We want to continue living in peace with our Christian neighbours. We want to do everything in our power to banish religious violence from the region. We want to banish Boko Haram propensities from Yorubaland but we need the political will of Your Excellencies: the will to ensure that the dividends of democracy are extended to Muslims in the region. The right to use hijab with school uniform is part of our dividend of democracy. Section 38 (i) and (ii) of the 1999 constitution guarantees religious freedom, including the 'right to manifest' that freedom. That is why all the court cases involving this hijab palaver have ended in favour of Muslim litigants.

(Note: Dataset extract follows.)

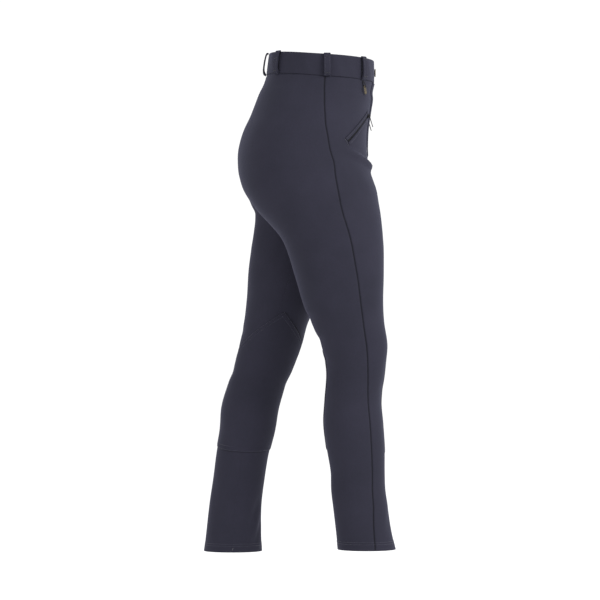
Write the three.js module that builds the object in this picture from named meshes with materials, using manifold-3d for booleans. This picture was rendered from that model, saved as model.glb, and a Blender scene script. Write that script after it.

Is it not curious that female Muslim students use hijab in public schools in the North? Is it not the same Nigeria? Why is it that all private schools established by Muslims in the South-West use the hijab? It proves without any iota of doubt that this is what the Muslims want. The Muslims will fully support Christians in their choice of what they want as design of their own uniform. If they are satisfied with the status quo, they should, in the interest of peace, equal right and justice, hold their peace and allow the Muslims to have what they want.

For the avoidance of doubt,
the ideal school uniform of a female Muslim student is a three-piece affair: a loose gown reaching below the knees, a trouser underneath that matches the uniform's colour and a hijab on top of the head. This is the type of uniform used in public schools in the North. Nonetheless, this is not a campaign that can be forced down anybody's throat via violent protests or by attacking one another. I therefore urge Muslim parents and the youths to remain calm and law-abiding. Let us wait for our governors. We cannot afford to destroy properties belonging to our relations and neighbours all in the name of religion. That will be a disservice to the cause of Allah.
Finally, I respectfully request that Your Excellencies initiate a dialogue session on this issue before long. This can only be done state by state. The first state to initiate this, to my mind, is the best in good governance. I expect that both Christians and Muslims will be invited. Thank you for listening. Allah bless you all.